> AIM:
The listing below holds a line with "the outline says" and a later line with "if obj.type not". Write out those two lines and every line between them, exactly, and nothing else.

----- DATA SEGMENT -----

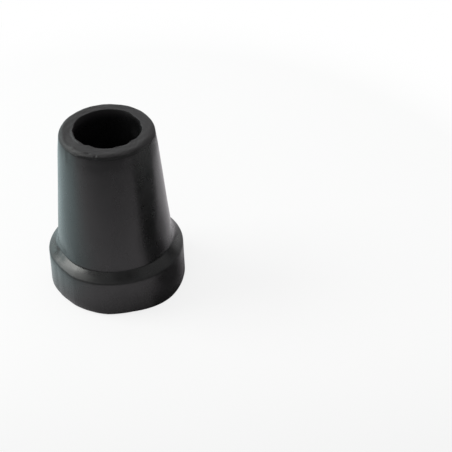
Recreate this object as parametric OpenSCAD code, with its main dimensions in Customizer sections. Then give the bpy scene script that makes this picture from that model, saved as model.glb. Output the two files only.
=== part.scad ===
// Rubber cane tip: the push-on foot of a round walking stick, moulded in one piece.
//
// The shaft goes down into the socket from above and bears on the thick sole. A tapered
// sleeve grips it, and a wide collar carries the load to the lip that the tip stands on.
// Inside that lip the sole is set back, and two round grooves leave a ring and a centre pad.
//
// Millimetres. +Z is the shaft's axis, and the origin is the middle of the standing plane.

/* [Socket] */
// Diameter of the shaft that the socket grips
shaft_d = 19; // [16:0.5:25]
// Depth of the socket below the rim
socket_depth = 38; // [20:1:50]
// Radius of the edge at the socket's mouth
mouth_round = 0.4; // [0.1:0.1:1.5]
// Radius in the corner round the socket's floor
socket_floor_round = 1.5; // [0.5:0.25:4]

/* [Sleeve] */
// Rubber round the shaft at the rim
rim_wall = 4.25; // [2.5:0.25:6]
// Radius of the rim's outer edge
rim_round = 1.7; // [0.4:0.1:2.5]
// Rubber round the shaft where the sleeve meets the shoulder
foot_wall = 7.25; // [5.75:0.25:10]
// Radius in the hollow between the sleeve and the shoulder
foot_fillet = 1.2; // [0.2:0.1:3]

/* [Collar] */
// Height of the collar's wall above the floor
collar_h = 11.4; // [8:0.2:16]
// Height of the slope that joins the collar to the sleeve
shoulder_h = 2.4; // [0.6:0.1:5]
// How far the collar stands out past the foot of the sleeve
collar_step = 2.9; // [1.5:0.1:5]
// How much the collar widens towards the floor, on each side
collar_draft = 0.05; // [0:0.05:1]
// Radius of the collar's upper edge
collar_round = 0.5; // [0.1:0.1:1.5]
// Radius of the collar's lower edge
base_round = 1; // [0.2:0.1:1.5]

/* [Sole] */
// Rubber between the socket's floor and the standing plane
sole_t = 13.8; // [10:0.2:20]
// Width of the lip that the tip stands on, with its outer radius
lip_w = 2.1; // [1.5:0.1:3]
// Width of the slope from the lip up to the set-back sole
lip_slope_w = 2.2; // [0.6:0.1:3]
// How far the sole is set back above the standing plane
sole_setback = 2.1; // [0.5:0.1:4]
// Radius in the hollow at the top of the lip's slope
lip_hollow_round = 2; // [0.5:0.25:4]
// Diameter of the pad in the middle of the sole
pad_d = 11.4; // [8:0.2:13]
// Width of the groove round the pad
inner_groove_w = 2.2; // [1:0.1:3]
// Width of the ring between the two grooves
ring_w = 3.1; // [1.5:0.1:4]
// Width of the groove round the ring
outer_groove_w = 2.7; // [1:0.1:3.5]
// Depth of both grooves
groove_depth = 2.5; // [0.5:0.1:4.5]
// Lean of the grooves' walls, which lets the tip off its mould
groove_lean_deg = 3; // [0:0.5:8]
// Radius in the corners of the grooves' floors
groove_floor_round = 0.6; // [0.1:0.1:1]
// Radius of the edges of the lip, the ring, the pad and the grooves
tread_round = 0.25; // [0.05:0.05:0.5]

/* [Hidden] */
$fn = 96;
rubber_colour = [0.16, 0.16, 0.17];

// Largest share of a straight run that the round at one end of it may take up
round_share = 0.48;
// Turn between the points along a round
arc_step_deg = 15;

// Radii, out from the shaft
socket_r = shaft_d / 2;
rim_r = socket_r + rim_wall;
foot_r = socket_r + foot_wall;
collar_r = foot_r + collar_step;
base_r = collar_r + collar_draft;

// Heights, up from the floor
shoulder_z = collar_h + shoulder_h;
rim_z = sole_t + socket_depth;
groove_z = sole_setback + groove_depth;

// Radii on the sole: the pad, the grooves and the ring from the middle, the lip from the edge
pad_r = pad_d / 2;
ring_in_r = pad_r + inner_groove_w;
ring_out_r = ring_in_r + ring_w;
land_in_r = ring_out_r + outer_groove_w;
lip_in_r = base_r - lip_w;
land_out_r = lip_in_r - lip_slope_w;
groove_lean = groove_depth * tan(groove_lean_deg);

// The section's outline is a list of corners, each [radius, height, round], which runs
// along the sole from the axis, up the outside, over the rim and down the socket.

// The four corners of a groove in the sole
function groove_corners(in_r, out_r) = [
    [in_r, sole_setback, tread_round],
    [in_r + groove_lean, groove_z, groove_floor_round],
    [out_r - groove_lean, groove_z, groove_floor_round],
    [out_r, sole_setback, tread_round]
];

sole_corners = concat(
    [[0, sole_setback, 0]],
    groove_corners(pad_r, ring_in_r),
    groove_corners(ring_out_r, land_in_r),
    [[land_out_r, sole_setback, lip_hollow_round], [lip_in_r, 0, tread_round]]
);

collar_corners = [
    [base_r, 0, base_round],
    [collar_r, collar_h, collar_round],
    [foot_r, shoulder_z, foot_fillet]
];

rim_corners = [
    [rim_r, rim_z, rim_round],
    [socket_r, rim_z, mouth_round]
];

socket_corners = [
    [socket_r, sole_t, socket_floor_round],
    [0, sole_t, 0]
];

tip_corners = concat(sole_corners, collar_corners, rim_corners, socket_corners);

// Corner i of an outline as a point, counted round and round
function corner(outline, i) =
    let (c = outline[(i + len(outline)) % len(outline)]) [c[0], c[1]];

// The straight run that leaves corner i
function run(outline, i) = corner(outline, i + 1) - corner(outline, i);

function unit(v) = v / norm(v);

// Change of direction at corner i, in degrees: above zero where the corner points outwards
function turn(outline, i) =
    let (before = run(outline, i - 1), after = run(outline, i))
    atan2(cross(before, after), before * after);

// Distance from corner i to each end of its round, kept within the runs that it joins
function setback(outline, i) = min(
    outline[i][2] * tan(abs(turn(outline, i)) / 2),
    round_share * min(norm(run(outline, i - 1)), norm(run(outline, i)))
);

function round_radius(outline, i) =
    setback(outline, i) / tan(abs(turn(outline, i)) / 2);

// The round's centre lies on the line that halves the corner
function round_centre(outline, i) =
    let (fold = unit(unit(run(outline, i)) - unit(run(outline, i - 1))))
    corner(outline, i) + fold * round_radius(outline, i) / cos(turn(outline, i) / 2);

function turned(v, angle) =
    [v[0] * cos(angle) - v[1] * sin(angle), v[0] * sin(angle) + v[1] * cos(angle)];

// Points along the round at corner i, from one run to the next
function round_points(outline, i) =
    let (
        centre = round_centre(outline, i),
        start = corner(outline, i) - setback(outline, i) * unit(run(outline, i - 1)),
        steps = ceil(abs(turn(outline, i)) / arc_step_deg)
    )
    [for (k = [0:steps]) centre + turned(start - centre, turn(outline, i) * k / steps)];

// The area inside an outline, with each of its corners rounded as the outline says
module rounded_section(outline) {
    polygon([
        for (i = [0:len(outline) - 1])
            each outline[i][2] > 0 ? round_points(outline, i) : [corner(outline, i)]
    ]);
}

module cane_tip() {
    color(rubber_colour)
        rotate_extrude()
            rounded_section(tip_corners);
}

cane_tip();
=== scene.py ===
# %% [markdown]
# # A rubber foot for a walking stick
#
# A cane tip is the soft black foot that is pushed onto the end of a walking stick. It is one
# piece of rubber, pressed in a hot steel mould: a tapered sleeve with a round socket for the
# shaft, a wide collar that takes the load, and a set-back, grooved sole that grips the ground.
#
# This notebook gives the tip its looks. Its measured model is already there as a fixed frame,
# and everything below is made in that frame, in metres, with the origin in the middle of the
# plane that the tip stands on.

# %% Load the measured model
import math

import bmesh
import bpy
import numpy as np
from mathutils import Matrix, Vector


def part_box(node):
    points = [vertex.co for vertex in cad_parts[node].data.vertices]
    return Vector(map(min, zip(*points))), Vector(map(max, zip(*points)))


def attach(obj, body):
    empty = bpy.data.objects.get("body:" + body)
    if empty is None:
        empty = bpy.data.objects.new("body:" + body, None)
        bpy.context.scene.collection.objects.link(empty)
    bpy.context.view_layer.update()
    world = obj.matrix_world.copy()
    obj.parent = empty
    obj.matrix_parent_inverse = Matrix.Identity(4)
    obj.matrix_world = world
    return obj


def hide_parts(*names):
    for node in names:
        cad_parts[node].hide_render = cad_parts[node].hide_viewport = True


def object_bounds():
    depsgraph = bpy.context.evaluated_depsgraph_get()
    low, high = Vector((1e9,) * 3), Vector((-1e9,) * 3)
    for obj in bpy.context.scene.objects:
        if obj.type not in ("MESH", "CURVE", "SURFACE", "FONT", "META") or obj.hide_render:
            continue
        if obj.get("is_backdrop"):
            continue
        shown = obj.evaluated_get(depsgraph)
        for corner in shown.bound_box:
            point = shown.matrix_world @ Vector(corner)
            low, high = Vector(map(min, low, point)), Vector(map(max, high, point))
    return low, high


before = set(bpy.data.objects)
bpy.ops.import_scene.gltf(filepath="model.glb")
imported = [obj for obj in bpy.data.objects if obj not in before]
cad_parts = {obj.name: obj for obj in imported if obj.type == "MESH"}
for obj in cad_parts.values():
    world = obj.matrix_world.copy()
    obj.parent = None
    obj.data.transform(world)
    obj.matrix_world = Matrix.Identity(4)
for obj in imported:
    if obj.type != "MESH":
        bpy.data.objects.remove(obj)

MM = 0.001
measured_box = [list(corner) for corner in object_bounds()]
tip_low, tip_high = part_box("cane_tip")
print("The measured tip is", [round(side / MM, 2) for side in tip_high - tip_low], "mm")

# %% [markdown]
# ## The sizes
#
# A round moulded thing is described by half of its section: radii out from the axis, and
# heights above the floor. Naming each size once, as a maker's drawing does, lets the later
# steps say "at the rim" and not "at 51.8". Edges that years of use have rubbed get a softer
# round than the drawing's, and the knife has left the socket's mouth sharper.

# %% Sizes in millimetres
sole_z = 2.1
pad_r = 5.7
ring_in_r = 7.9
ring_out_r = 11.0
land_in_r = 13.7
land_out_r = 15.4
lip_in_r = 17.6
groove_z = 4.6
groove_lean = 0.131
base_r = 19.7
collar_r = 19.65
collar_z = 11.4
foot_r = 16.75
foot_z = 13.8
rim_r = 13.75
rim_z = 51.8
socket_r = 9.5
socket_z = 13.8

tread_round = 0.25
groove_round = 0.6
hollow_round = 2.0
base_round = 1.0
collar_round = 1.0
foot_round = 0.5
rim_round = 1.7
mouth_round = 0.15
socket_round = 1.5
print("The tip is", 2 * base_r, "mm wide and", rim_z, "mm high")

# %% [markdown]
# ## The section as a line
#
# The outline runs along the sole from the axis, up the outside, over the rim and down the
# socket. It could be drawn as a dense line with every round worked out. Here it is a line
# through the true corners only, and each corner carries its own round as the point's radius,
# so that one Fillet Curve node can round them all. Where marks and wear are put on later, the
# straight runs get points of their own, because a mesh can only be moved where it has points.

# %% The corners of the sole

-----

> WRITTEN SOLUTION:
// The area inside an outline, with each of its corners rounded as the outline says
module rounded_section(outline) {
    polygon([
        for (i = [0:len(outline) - 1])
            each outline[i][2] > 0 ? round_points(outline, i) : [corner(outline, i)]
    ]);
}

module cane_tip() {
    color(rubber_colour)
        rotate_extrude()
            rounded_section(tip_corners);
}

cane_tip();
=== scene.py ===
# %% [markdown]
# # A rubber foot for a walking stick
#
# A cane tip is the soft black foot that is pushed onto the end of a walking stick. It is one
# piece of rubber, pressed in a hot steel mould: a tapered sleeve with a round socket for the
# shaft, a wide collar that takes the load, and a set-back, grooved sole that grips the ground.
#
# This notebook gives the tip its looks. Its measured model is already there as a fixed frame,
# and everything below is made in that frame, in metres, with the origin in the middle of the
# plane that the tip stands on.

# %% Load the measured model
import math

import bmesh
import bpy
import numpy as np
from mathutils import Matrix, Vector


def part_box(node):
    points = [vertex.co for vertex in cad_parts[node].data.vertices]
    return Vector(map(min, zip(*points))), Vector(map(max, zip(*points)))


def attach(obj, body):
    empty = bpy.data.objects.get("body:" + body)
    if empty is None:
        empty = bpy.data.objects.new("body:" + body, None)
        bpy.context.scene.collection.objects.link(empty)
    bpy.context.view_layer.update()
    world = obj.matrix_world.copy()
    obj.parent = empty
    obj.matrix_parent_inverse = Matrix.Identity(4)
    obj.matrix_world = world
    return obj


def hide_parts(*names):
    for node in names:
        cad_parts[node].hide_render = cad_parts[node].hide_viewport = True


def object_bounds():
    depsgraph = bpy.context.evaluated_depsgraph_get()
    low, high = Vector((1e9,) * 3), Vector((-1e9,) * 3)
    for obj in bpy.context.scene.objects:
        if obj.type not in ("MESH", "CURVE", "SURFACE", "FONT", "META") or obj.hide_render:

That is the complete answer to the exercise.